After years of campaigning to remove the need to blame one party when divorcing, the Divorce, Dissolution and Separation Bill gained Royal assent in June 2020, reforming divorce law in England and Wales, and paving the way for no-fault divorce.
With the introduction of no-fault divorce planned for the 6th April 2022, Stowe Solicitor Hannah Stubbs shares the most common misconceptions and explains what it means for couples who will divorce in 2022 and beyond.
Five misconceptions of no-fault divorce
The introduction of no-fault divorce, due to arrive in the UK in April 2022, will be the largest shake-up of divorce law since it began and will impact the entire divorce process.
But what do the actual changes mean for people getting divorced? I have already heard many misconceptions and myths circulating about no-fault divorce.
This article will help dispel some of them and answer the questions surrounding this change.
One: The “blame game” is completely over.
Not entirely. Under the new law, couples can divorce without citing blame. However, they can still cite one of the five current facts for a marriage breakdown (behaviour, adultery, five-year separation, two-year separation with consent, desertion).
In practice, this means that people will no longer need to prove conduct or fault of the other party as grounds for divorce, but they can do if that is the route they want to take.
From my experience with clients, I think that many couples will now choose to divorce without blame, and we will see a large reduction in the use of the other five facts.
Two: A no-fault divorce is a “quickie” divorce.
Actually, no – despite the media reports, a no-fault divorce is not a “quickie divorce” by any means.
Currently, the only set ‘cooling’ off period in the divorce process is that once the decree nisi is pronounced, you have to wait six weeks and one day before applying for the decree absolute.
Under the new system, people will now be required to wait for twenty weeks from filing their divorce petition before being able to proceed with an application for a conditional order (currently known as the decree nisi).
Once the twenty-week period is up, the applicant will need to confirm to the court that they wish to proceed; without this, the divorce will not move forward.
This period has been included to provide parties with a period of reflection to try and work on any issues that may stop the relationship from breaking down.
It is currently estimated that a “standard” (uncontested) divorce process can take anywhere between six to eight months, and it is expected that despite the changes, cases are likely to take a similar amount of time, not quicker.
Three: No-fault divorce will be cheaper
Not necessarily. When parties remain amicable, the case is less likely to have delays due to disagreement and, therefore, will cost less. However, removing blame from the process does not automatically mean the case will be shorter and less expensive. Remaining amicable and having a clear idea of any financial settlement and child arrangement details from the beginning will help manage costs.
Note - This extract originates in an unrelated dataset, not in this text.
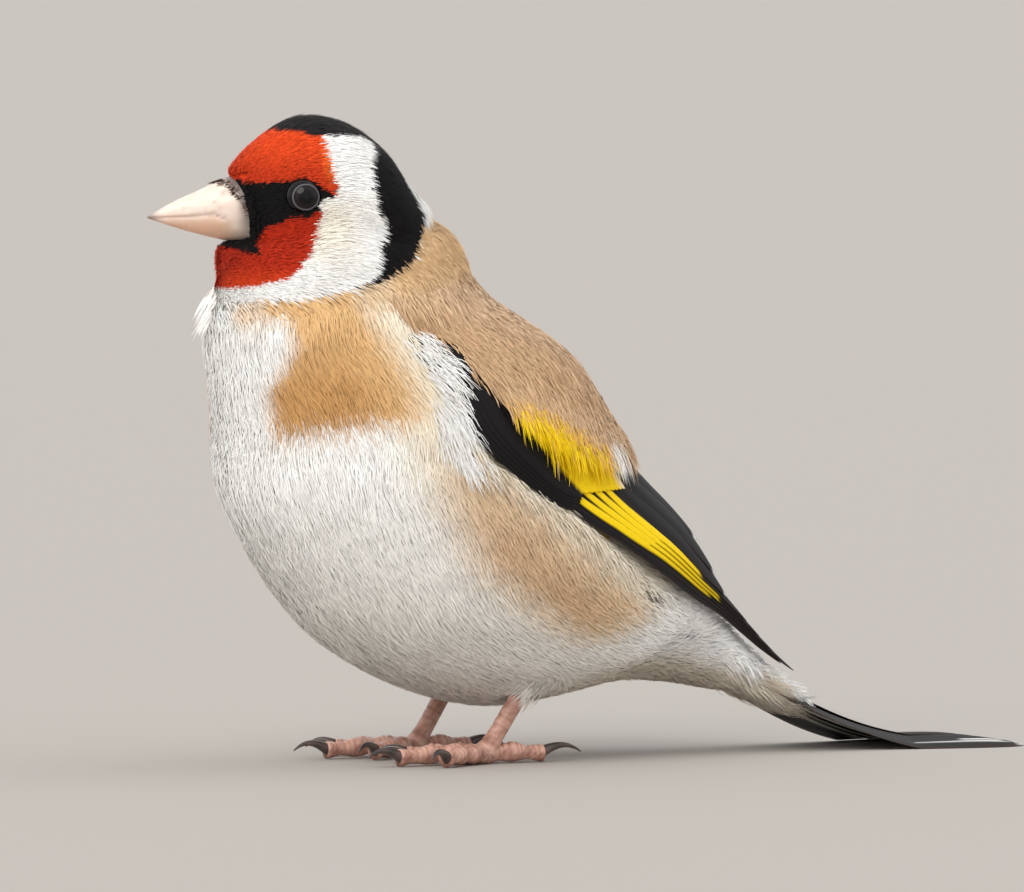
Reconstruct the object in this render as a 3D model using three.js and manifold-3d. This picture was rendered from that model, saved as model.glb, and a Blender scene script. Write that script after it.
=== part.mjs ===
// A European goldfinch, life size, standing with its head turned to its right.
// Millimetres, +Z up. The bird faces -Y and its left side is +X.
import * as THREE from "three";
import { LoftGeometry } from "three/addons/geometries/LoftGeometry.js";
import { mergeVertices } from "three/addons/utils/BufferGeometryUtils.js";
import Module from "manifold-3d";

const wasm = await Module();
wasm.setup();

// Driving sizes
const GAP = 0.32; // clearance between neighbouring nodes
const SIMPLIFY = { feathers: 0.12, rest: 0.06 }; // smaller details are merged away
const FLOOR = 0;
const HEAD_CENTRE = [-0.5, -16.2, 63.3];
const HEAD_TURN = 22; // degrees, to the bird's right
const FOOT_X = 8; // half the stance
const EYE_RADIUS = 2.2;
const EYE_GAP = 0.15;
const EYE_PLACE = { forward: 2.95, side: 7.55, up: 1.2 };
const LID_RADIUS = 1.85;
const BILL_TIP = { forward: 19.8, up: -1.25 };
const FEATHER = 0.75; // thickness of a flight feather along its shaft
const TAIL_LENGTH = 44;

// Cross-sections from the nape down to the end of the tail coverts. Each lies in the plane of X and
// of a line that runs from the breast to the back, tilted up by "tilt" degrees.
const BODY = [
  { y: -17.6, z: 61.5, depth: 10.6, tilt: 16, width: 9.4 },
  { y: -14.8, z: 56.4, depth: 15.2, tilt: 12, width: 11.9 },
  { y: -13.7, z: 51.5, depth: 16.7, tilt: 8, width: 14.3 },
  { y: -8.5, z: 43.8, depth: 21.1, tilt: 8, width: 17.4 },
  { y: -5.0, z: 34.1, depth: 22.9, tilt: 12, width: 19.2 },
  { y: 3.1, z: 22.5, depth: 21.25, tilt: 22, width: 19.0 },
  { y: 15.1, z: 14.9, depth: 16.2, tilt: 31, width: 15.2 },
  { y: 27.3, z: 13.0, depth: 7.7, tilt: 34, width: 9.6 },
  { y: 37.6, z: 9.1, depth: 3.5, tilt: 39, width: 5.8 },
  { y: 46.0, z: 5.4, depth: 1.7, tilt: 48, width: 3.4 },
];
const STATION_ZERO = -1; // the u of BODY[0]; the stations are one apart
const NECK_CUT = 0.55;
const RUMP_CUT = 5.35;

const radians = THREE.MathUtils.degToRad;
const smooth = THREE.MathUtils.smoothstep;
const lerp = THREE.MathUtils.lerp;
const vector = (x, y, z) => new THREE.Vector3(x, y, z);

// One number that follows a list of values, a smooth curve through all of them.
function through(values, t) {
  const i = Math.min(Math.max(Math.floor(t), 0), values.length - 2);
  const f = t - i;
  const at = (n) => values[Math.min(Math.max(n, 0), values.length - 1)];
  const before = i > 0 ? at(i - 1) : 2 * at(0) - at(1);
  const after = i + 2 < values.length ? at(i + 2) : 2 * at(i + 1) - at(i);
  const slopeIn = (at(i + 1) - before) / 2;
  const slopeOut = (after - at(i)) / 2;
  return (
    at(i) * (2 * f ** 3 - 3 * f ** 2 + 1) +
    at(i + 1) * (3 * f ** 2 - 2 * f ** 3) +
    slopeIn * (f ** 3 - 2 * f ** 2 + f) +
    slopeOut * (f ** 3 - f ** 2)
  );
}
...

Four: Only one person can make the divorce application
Currently, when one person is responsible for filing the petition, this automatically indicates there is someone to blame as the “Petitioner” has to prove there has been an irretrievable breakdown. However, choosing a no-fault divorce will allow couples to be co-applicants of the divorce petition, jointly applying for divorce.
Five: No-fault divorce is just about the removal of blame
No – the new law will also bring some key changes to divorce terminology in England and Wales.
Currently, the person making the divorce application is known as the “Petitioner”, and the other party is known as the “Respondent”. This will change when the new law is introduced, when “Petitioner” will be changed to “Applicant”. This change in terminology is designed to remove the assumption of blame simply because one party is filing the petition and the other person isn’t.
The new divorce process will still involve the two stages of decree nisi and decree absolute, but these names will also change. The decree nisi will become a ‘conditional order of divorce’, and the decree absolute will become the ‘final order of divorce’.
So, is it worth waiting for a no-fault divorce?
It is an interesting question and one that family lawyers are being asked a lot. The answer is not that straightforward, as it really does depend on the circumstances of the case.
For some, when considering the benefit of filing for divorce where there is no fault, and no fault has to be attributed, it’s worth the wait to April 2022. However, if people want to move forward with separation without unnecessary delay, parties can still elect to file a divorce petition on one or more of the existing grounds for divorce.
The new reforms will be introduced on 6 April 2022 and will apply to onward divorce petitions. Existing divorce petitions before the Court (i.e. filed before 6 April 2022) will remain live and will not need to be amended or refiled.
It is important to keep in mind that there is likely to be an influx of divorce petitions in April 2022 on the ground of no-fault divorce, and it is unknown whether there may be some delays in the court process because it has never been done before.